Microsoft has taken a big step toward AI independence by unveiling three in-house models designed to compete with rivals OpenAI and Google.

The new models – MAI-Transcribe-1, MAI-Voice-1 and MAI-Image-2 – are now available via Microsoft Foundry and the MAI Playground, targeting key enterprise use cases across speech recognition, voice generation and image creation.

The move marks Microsoft’s first public release of proprietary AI models built outside its long-standing partnership with OpenAI.

While that relationship remains intact, the launch signals a parallel strategy aimed at reducing reliance on external providers.
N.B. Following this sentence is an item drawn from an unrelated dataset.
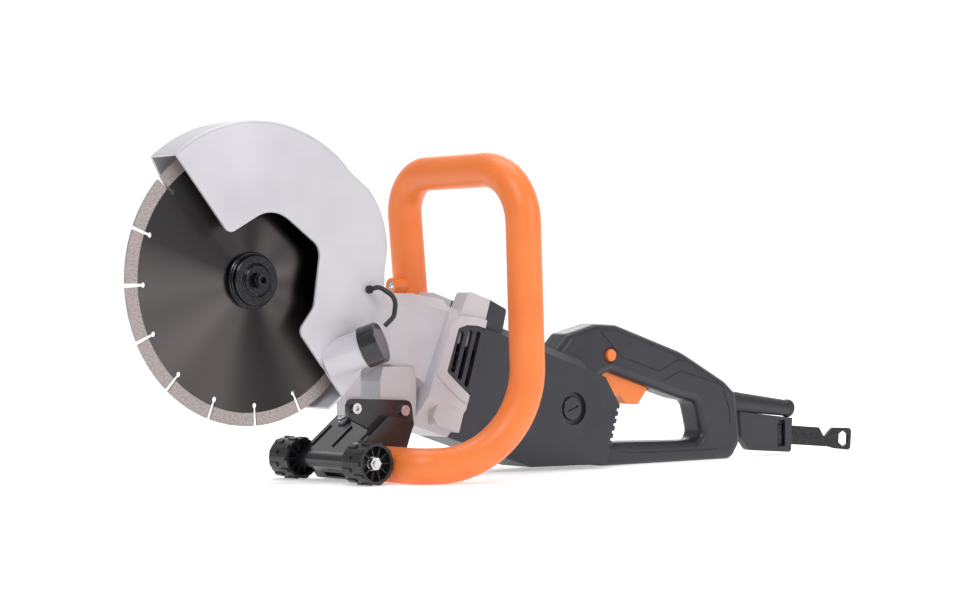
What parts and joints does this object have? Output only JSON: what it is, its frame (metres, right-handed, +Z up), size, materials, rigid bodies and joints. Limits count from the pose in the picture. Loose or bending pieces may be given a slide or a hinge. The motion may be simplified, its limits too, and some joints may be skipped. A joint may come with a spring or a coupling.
{
  "type": "cut-off saw",
  "caption": "Hand-held electric disc cutter with a guarded diamond blade, wrap-round front handle, rear trigger handle, guide rollers and a stored wrench.",
  "frame": {"origin": "on the ground under the middle of the saw's overall box", "axes": "+X from the blade towards the rear handle, +Y to the tool's right-hand side, +Z up"},
  "size_m": [1.1842, 0.2523, 0.388],
  "materials": {
    "lilac_casting": "satin grey lacquer on light-alloy casting",
    "bare_alloy": "as machined",
    "dark_plastic": "fine grained moulding",
    "black_rubber": "soft satin",
    "roller_rubber": "hard moulded roller",
    "orange_rubber": "satin orange over-moulding",
    "orange_plastic": "satin orange",
    "bright_steel": "bright zinc plate",
    "dark_steel": "blackened steel",
    "ground_steel": "ground and hardened",
    "blade_steel": "turned, dark",
    "diamond_segment": "sintered bronze and diamond grit",
    "copper": "enamelled copper",
    "carbon": "graphite block"
  },
  "bodies": {
    "saw_body": {"gearbox_housing": "lilac_casting", "gearbox_cover": "lilac_casting", "gearbox_cover_screws": "bright_steel", "guard_ring": "bare_alloy", "guard_ring_screws": "bright_steel", "spindle_bearings": "ground_steel", "layshaft_bearings": "ground_steel", "armature_bearings": "ground_steel", "bearing_plate": "bare_alloy", "motor_housing": "dark_plastic", "stator_core": "ground_steel", "stator_windings": "copper", "brush_holders": "dark_plastic", "carbon_brushes": "carbon", "brush_springs": "bright_steel", "brush_caps": "dark_plastic", "fan_baffle": "dark_plastic", "vent_louvres": "dark_plastic", "handle_shell_left": "dark_plastic", "handle_shell_right": "dark_plastic", "handle_screws": "bright_steel", "trigger_pin": "bright_steel", "switch_module": "dark_plastic", "soft_start_module": "dark_plastic", "cable_sleeve": "black_rubber", "wrench_holder": "dark_plastic", "front_handle_tube": "bright_steel", "front_handle_grip": "orange_rubber", "front_handle_screw": "bright_steel", "roller_bracket": "dark_plastic", "bracket_screws": "bright_steel", "roller_axle": "bright_steel", "axle_washers": "bright_steel", "axle_nuts": "bright_steel"},
    "blade": {"blade_core": "blade_steel", "blade_segments": "diamond_segment", "outer_flange": "dark_steel", "inner_flange": "dark_steel", "flange_washer": "dark_steel", "blade_bolt": "dark_steel", "spindle": "ground_steel", "crown_gear": "ground_steel"},
    "layshaft": {"layshaft": "ground_steel", "bevel_pinion": "ground_steel", "layshaft_gear": "ground_steel"},
    "armature": {"armature_shaft": "ground_steel", "armature_pinion": "ground_steel", "armature_core": "ground_steel", "armature_windings": "copper", "commutator": "copper", "cooling_fan": "dark_plastic"},
    "guard": {"blade_guard": "lilac_casting", "cap_tether": "black_rubber"},
    "dust_cap": {"dust_cap": "dark_plastic"},
    "trigger": {"trigger": "orange_plastic"},
    "lock_off_button": {"lock_off_button": "dark_plastic"},
    "spindle_lock": {"spindle_lock_button": "dark_steel"},
    "wheel_left": {"wheel_left": "roller_rubber"},
    "wheel_right": {"wheel_right": "roller_rubber"},
    "wrench": {"wrench": "dark_steel"}
  },
  "joints": [
    {"name": "blade_spin", "type": "hinge", "parent": "saw_body", "child": "blade", "pos_m": [-0.4396, -0.0196, 0.221], "axis": [0, 1, 0], "continuous": true},
    {"name": "layshaft_spin", "type": "hinge", "parent": "saw_body", "child": "layshaft", "pos_m": [-0.4396, 0.0669, 0.221], "axis": [0.9548, 0, -0.2974], "continuous": true},
    {"name": "armature_spin", "type": "hinge", "parent": "saw_body", "child": "armature", "pos_m": [-0.4396, 0.0384, 0.221], "axis": [0.9548, 0, -0.2974], "continuous": true},
    {"name": "guard_turn", "type": "hinge", "parent": "saw_body", "child": "guard", "pos_m": [-0.4396, -0.0196, 0.221], "axis": [0, 1, 0], "range_deg": [-25, 25]},
    {"name": "dust_cap_pull", "type": "slide", "parent": "guard", "child": "dust_cap", "axis": [0.5691, -0.7489, 0.3395], "range_m": [0, 0.03]},
    {"name": "trigger_press", "type": "hinge", "parent": "saw_body", "child": "trigger", "pos_m": [0.1214, 0.0384, 0.123], "axis": [0, -1, 0], "range_deg": [0, 7], "stiffness_Nm_per_rad": 0.6, "springref_deg": -5.73},
    {"name": "lock_off_press", "type": "slide", "parent": "saw_body", "child": "lock_off_button", "axis": [0, 1, 0], "range_m": [0, 0.004], "stiffness_N_per_m": 500, "springref_m": -0.002},
    {"name": "spindle_lock_press", "type": "slide", "parent": "saw_body", "child": "spindle_lock", "axis": [0, 0, -1], "range_m": [0, 0.005], "stiffness_N_per_m": 500, "springref_m": -0.003},
    {"name": "wheel_left_spin", "type": "hinge", "parent": "saw_body", "child": "wheel_left", "pos_m": [-0.2936, -0.0321, 0.024], "axis": [0, 1, 0], "continuous": true},
    {"name": "wheel_right_spin", "type": "hinge", "parent": "saw_body", "child": "wheel_right", "pos_m": [-0.2936, 0.1024, 0.024], "axis": [0, 1, 0], "continuous": true},
    {"name": "wrench_pull", "type": "slide", "parent": "saw_body", "child": "wrench", "axis": [0.9969, 0, -0.0785], "range_m": [0, 0.12]}
  ],
  "couplings": [
    {"joint": "layshaft_spin", "follows": "blade_spin", "ratio": 2.5},
    {"joint": "armature_spin", "follows": "blade_spin", "ratio": -6.1364}
  ]
}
MAI-Transcribe-1 delivers speech-to-text across 25 languages and is reportedly up to 2.5 times faster than Microsoft’s previous Azure-based offering. MAI-Voice-1 can generate 60 seconds of natural-sounding audio in just one second and supports custom voice creation from short audio samples. Meanwhile, MAI-Image-2 has already ranked among the top performers on image-generation benchmarks and is being rolled out across products including Bing and PowerPoint.

Microsoft claims the models were developed by small teams of fewer than 10 engineers, using significantly less compute resources than competing systems.

Pricing is also a key part of the strategy. Microsoft has pitched the MAI family below comparable offerings from Google and Amazon.

Microsoft is facing growing investor scrutiny to demonstrate returns on its massive AI infrastructure spending, following its weakest quarterly performance since 2008.

Until late 2025, Microsoft was contractually restricted from developing its own frontier AI under its agreement with OpenAI. A renegotiation lifted those limits, enabling the company to accelerate internal model development.

Plans for a full-scale large language model are currently in development.